## Begin DATA TO USE
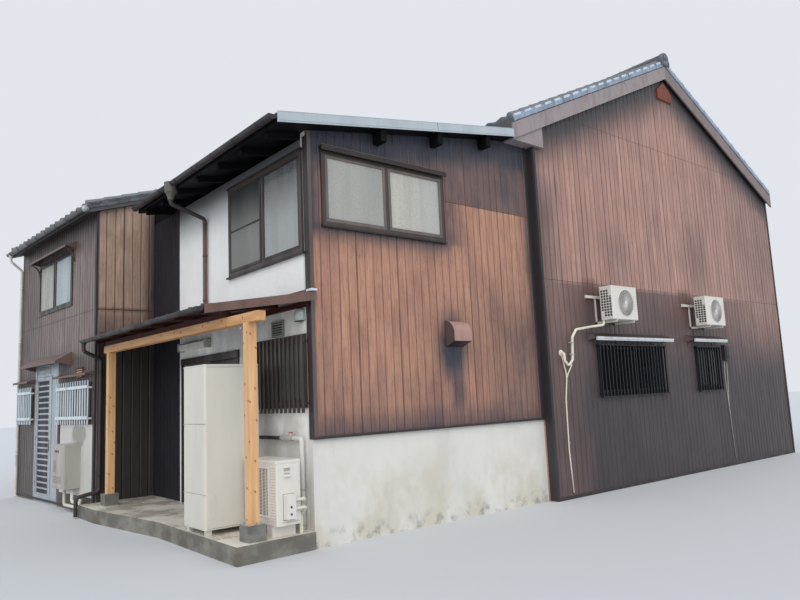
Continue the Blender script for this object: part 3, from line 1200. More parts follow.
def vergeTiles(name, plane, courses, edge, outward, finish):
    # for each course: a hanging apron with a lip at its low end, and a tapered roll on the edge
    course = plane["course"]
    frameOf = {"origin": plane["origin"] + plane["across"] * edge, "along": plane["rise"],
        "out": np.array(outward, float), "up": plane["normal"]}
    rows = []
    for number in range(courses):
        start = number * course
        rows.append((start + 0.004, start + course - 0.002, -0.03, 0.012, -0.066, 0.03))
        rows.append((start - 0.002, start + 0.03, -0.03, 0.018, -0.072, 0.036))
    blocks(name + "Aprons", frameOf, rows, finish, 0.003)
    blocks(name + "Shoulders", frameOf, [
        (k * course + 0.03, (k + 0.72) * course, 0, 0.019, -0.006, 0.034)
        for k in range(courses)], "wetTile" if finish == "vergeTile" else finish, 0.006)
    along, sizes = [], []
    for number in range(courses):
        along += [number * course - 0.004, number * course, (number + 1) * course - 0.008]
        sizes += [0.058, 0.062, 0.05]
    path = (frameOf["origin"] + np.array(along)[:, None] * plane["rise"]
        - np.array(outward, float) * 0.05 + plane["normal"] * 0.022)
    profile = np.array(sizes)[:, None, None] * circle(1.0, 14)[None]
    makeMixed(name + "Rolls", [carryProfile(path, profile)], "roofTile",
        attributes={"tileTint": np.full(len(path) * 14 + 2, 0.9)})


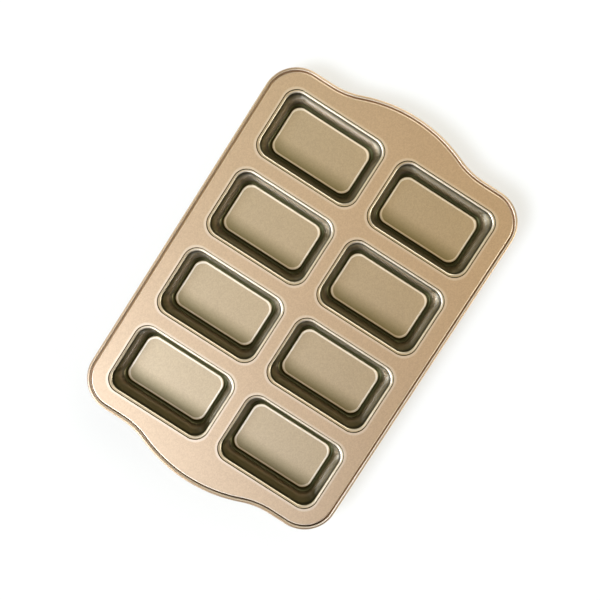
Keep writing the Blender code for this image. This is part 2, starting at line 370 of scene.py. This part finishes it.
## End DATA TO USE
* PROBLEM REQUIREMENTS:
Write out the records above again, keeping each one identical to the original.

* ANSWER TO THE TASK:
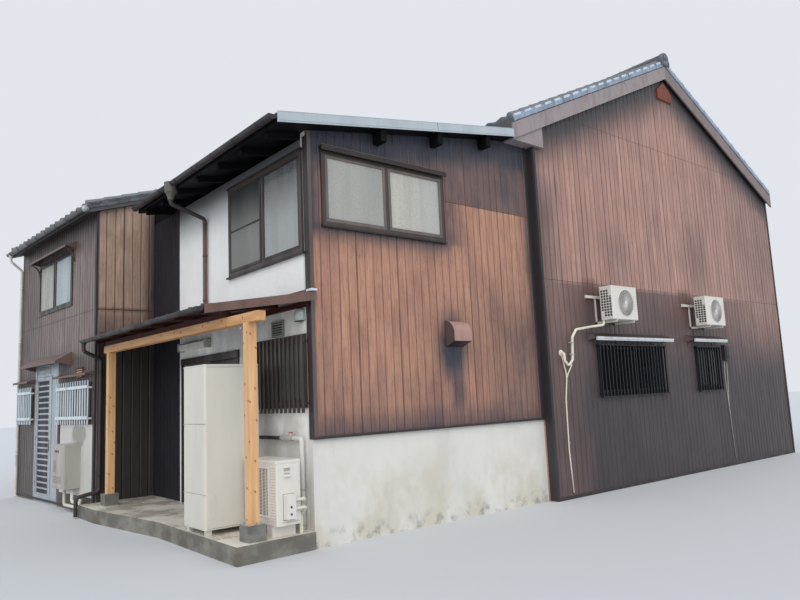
Continue the Blender script for this object: part 3, from line 1200. More parts follow.
def vergeTiles(name, plane, courses, edge, outward, finish):
    # for each course: a hanging apron with a lip at its low end, and a tapered roll on the edge
    course = plane["course"]
    frameOf = {"origin": plane["origin"] + plane["across"] * edge, "along": plane["rise"],
        "out": np.array(outward, float), "up": plane["normal"]}
    rows = []
    for number in range(courses):
        start = number * course
        rows.append((start + 0.004, start + course - 0.002, -0.03, 0.012, -0.066, 0.03))
        rows.append((start - 0.002, start + 0.03, -0.03, 0.018, -0.072, 0.036))
    blocks(name + "Aprons", frameOf, rows, finish, 0.003)
    blocks(name + "Shoulders", frameOf, [
        (k * course + 0.03, (k + 0.72) * course, 0, 0.019, -0.006, 0.034)
        for k in range(courses)], "wetTile" if finish == "vergeTile" else finish, 0.006)
    along, sizes = [], []
    for number in range(courses):
        along += [number * course - 0.004, number * course, (number + 1) * course - 0.008]
        sizes += [0.058, 0.062, 0.05]
    path = (frameOf["origin"] + np.array(along)[:, None] * plane["rise"]
        - np.array(outward, float) * 0.05 + plane["normal"] * 0.022)
    profile = np.array(sizes)[:, None, None] * circle(1.0, 14)[None]
    makeMixed(name + "Rolls", [carryProfile(path, profile)], "roofTile",
        attributes={"tileTint": np.full(len(path) * 14 + 2, 0.9)})


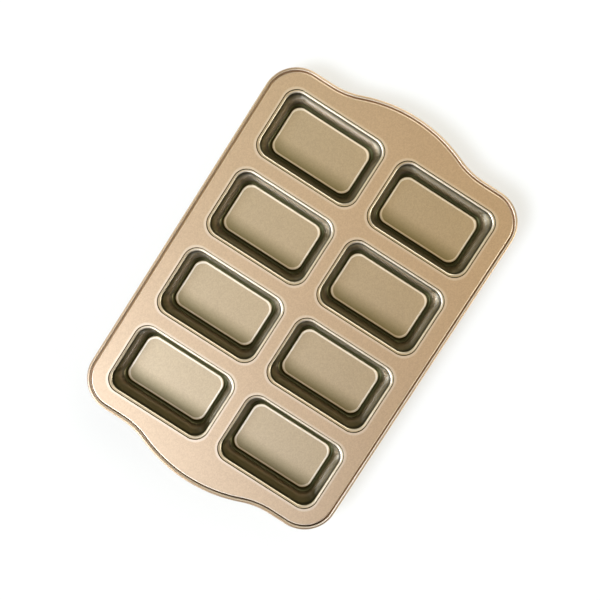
Keep writing the Blender code for this image. This is part 2, starting at line 370 of scene.py. This part finishes it.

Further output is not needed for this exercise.